Your task is to reproduce word for word the lines running from the line containing "bpy.data.objects.remove(obj)" to the line containing "CLEARANCE = 0.3", inclusive. Nothing else belongs in the answer.
## Begin
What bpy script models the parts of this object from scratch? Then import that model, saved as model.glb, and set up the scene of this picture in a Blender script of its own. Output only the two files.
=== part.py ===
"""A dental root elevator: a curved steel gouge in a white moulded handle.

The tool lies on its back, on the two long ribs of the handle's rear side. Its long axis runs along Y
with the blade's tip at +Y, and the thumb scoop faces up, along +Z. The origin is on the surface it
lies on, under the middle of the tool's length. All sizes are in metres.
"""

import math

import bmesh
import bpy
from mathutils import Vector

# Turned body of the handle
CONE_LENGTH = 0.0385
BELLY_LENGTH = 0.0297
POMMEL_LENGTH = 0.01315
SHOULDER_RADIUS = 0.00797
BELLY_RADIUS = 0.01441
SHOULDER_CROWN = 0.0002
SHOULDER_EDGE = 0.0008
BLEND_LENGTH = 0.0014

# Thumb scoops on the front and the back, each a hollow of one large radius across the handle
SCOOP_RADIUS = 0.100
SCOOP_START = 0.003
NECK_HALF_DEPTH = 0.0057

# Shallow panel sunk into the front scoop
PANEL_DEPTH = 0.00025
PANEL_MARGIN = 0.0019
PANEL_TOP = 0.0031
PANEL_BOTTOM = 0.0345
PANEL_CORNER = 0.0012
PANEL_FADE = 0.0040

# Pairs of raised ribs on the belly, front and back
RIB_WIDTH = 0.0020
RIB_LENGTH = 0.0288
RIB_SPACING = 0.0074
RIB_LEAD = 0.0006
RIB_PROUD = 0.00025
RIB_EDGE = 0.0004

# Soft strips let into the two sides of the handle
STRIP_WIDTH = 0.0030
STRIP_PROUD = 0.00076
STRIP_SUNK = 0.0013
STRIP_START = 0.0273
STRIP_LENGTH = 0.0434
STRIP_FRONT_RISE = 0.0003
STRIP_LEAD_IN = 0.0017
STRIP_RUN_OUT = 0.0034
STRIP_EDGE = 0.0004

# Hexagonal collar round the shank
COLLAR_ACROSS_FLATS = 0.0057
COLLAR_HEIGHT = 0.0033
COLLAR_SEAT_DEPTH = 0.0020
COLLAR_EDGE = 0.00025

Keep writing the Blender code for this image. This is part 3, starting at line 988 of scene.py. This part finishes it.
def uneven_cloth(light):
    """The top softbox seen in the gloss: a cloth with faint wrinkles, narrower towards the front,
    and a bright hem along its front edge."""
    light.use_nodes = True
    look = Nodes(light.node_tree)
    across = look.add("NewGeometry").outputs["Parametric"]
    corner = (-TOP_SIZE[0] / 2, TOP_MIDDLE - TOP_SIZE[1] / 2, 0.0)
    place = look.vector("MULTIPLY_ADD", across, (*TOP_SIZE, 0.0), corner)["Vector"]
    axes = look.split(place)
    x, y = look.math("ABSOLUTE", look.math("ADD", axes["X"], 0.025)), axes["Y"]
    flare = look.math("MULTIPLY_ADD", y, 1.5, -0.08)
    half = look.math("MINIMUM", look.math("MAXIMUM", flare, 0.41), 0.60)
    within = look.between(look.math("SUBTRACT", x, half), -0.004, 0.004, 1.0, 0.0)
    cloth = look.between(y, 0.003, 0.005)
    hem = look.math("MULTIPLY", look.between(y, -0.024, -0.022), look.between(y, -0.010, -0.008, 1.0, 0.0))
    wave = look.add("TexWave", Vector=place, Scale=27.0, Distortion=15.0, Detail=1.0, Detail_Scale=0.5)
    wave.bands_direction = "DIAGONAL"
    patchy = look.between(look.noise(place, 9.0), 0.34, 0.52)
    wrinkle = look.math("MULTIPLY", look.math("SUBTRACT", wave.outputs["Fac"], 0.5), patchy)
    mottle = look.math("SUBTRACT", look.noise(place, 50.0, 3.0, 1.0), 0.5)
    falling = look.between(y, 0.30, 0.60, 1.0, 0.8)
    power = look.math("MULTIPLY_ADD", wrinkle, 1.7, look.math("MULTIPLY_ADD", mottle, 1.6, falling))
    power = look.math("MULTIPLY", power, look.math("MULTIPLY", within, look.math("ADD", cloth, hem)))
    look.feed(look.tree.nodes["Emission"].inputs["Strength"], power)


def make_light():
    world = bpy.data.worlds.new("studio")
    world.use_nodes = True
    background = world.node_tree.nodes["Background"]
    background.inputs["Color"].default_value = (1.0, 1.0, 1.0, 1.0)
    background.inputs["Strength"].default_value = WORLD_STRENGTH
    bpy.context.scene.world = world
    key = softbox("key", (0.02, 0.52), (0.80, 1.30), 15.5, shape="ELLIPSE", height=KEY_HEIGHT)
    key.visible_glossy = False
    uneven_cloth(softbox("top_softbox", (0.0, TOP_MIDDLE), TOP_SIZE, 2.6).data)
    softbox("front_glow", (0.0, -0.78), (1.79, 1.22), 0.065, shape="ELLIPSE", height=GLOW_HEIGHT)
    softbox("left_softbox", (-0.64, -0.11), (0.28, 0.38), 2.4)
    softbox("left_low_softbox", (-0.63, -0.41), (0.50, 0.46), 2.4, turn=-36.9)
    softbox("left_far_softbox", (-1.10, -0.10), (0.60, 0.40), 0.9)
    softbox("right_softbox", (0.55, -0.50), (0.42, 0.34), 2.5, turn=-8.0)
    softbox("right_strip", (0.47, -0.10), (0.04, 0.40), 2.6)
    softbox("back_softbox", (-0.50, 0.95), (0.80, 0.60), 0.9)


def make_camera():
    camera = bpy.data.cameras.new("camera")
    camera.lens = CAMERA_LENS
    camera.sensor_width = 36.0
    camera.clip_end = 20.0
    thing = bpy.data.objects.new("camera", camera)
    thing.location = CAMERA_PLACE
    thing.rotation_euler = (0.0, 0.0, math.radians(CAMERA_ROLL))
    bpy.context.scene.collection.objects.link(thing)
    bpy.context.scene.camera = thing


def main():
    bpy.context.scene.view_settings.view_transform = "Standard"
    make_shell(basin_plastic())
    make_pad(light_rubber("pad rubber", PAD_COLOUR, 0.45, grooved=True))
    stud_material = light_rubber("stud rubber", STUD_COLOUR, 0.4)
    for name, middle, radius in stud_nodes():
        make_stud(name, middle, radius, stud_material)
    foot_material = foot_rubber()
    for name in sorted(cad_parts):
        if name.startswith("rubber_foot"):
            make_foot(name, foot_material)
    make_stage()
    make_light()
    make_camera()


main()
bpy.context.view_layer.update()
## End
## Begin
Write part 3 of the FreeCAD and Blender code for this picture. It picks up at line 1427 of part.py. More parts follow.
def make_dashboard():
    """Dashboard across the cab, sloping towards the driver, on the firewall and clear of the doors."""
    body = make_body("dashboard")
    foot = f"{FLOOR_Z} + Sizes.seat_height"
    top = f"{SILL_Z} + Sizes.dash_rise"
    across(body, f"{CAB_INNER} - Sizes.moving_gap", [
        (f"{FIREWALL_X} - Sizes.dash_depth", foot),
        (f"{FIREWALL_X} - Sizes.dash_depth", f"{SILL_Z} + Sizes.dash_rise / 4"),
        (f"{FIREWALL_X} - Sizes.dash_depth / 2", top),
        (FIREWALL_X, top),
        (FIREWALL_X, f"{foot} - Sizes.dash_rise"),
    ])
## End
## Begin
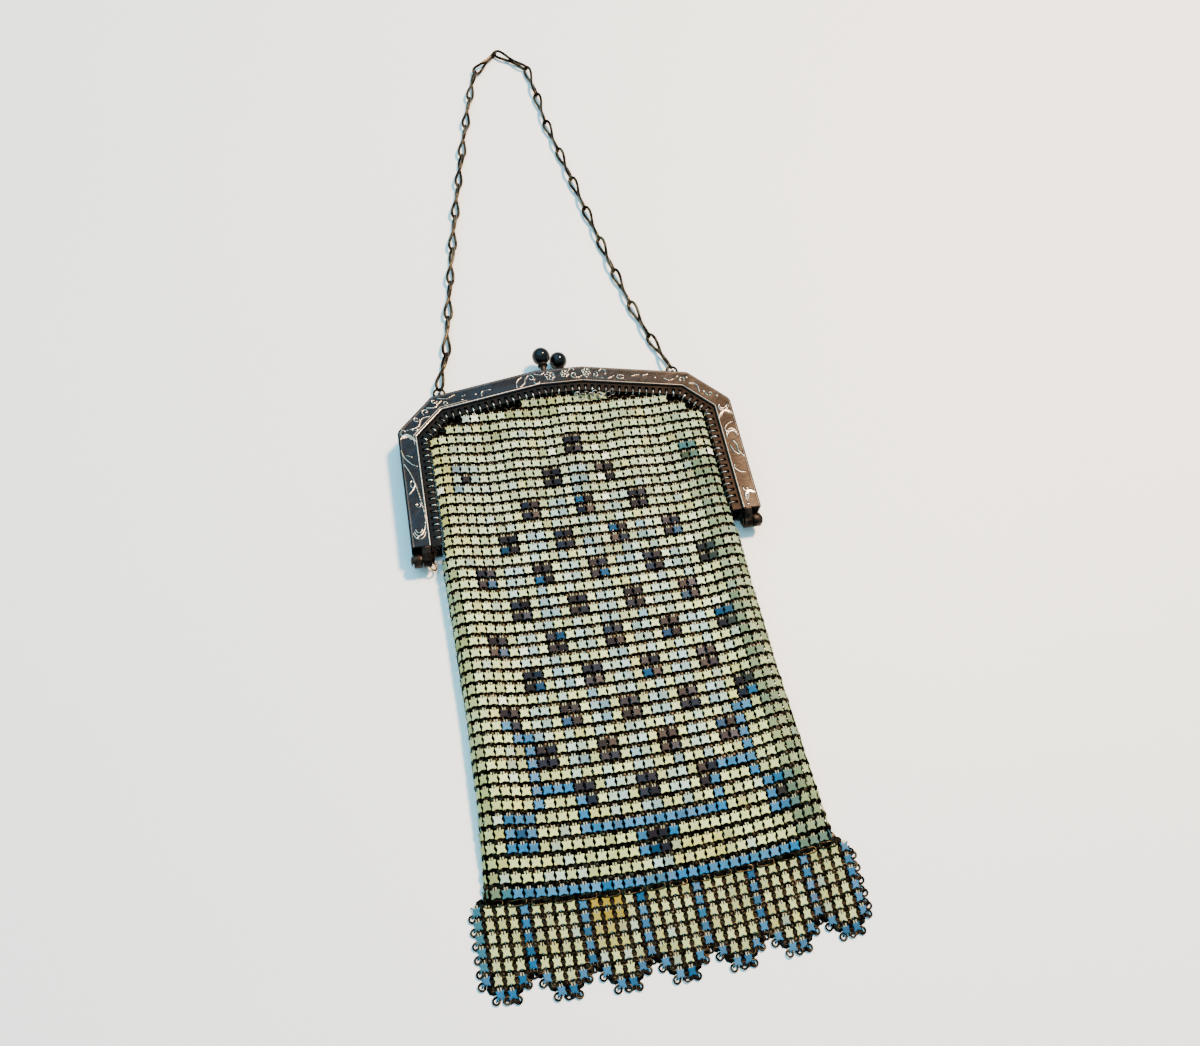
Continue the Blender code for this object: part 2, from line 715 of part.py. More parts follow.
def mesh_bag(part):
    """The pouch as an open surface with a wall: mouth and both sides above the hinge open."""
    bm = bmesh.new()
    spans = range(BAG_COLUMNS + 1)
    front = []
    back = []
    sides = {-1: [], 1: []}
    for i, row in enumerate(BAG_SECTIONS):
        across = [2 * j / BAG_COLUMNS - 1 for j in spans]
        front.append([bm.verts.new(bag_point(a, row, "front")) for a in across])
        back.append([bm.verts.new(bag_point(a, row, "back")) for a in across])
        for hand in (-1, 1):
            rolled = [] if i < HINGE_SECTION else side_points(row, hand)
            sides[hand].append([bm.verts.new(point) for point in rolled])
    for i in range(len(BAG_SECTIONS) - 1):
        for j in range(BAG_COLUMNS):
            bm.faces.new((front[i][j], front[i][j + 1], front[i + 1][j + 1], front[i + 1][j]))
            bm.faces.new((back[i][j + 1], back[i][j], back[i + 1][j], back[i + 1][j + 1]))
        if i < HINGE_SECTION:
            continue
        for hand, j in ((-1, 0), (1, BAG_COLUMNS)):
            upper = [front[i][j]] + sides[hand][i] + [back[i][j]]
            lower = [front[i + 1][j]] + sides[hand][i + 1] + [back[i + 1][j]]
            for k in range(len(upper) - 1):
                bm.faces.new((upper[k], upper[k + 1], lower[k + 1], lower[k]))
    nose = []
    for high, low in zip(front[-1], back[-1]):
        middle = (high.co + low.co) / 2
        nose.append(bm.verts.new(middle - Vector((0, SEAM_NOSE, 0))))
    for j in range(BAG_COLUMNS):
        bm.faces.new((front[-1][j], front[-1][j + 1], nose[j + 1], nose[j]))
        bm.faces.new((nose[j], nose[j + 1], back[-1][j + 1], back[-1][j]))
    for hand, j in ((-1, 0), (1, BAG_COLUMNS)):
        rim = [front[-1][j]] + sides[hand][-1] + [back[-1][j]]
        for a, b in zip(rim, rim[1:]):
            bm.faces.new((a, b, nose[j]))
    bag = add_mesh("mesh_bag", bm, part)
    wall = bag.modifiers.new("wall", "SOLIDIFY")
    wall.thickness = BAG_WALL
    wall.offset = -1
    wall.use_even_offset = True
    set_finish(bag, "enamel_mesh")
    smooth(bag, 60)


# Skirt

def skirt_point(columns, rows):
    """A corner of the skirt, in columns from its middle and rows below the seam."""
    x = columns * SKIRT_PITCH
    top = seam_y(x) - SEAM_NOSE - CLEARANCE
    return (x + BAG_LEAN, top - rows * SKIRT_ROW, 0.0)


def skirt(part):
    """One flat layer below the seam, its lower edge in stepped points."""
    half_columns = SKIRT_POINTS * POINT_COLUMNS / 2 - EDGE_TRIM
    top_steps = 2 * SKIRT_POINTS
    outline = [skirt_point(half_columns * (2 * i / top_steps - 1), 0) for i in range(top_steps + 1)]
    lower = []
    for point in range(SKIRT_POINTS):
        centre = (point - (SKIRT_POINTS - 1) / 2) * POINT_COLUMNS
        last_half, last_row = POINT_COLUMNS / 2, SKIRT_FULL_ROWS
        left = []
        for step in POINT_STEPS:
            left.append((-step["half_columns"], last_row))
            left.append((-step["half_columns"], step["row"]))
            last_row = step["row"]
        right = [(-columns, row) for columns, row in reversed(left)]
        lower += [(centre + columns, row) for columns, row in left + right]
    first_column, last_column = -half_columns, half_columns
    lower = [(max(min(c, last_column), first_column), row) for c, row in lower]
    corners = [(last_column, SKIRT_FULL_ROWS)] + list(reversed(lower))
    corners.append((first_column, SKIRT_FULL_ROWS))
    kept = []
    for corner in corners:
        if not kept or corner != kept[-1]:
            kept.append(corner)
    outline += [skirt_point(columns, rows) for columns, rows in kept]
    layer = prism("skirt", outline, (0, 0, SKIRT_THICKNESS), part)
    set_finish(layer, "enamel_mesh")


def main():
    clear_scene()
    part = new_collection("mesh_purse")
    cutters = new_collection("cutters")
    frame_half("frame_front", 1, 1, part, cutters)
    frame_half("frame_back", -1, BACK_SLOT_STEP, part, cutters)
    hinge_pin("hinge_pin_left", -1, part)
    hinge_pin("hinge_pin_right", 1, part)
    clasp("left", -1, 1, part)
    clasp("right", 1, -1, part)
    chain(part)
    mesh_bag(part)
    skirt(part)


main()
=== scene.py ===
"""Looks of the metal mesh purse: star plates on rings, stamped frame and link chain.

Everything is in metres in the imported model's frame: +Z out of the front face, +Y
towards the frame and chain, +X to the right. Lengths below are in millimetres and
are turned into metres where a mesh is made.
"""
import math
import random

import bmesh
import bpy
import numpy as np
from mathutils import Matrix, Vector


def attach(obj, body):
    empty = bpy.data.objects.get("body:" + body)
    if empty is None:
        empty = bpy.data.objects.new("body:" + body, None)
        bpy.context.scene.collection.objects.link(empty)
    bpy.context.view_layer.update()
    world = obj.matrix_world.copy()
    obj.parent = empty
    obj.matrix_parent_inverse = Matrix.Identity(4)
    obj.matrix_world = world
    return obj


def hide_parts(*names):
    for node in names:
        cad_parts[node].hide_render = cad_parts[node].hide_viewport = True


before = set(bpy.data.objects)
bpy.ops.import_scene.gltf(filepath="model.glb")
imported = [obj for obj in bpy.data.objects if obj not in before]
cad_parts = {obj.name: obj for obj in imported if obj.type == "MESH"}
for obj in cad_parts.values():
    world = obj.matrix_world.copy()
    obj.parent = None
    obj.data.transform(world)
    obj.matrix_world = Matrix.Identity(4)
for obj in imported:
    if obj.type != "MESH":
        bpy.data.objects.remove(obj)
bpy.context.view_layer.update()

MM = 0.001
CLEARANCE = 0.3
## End
### [Worked solution]
        bpy.data.objects.remove(obj)
bpy.context.view_layer.update()

MM = 0.001
CLEARANCE = 0.3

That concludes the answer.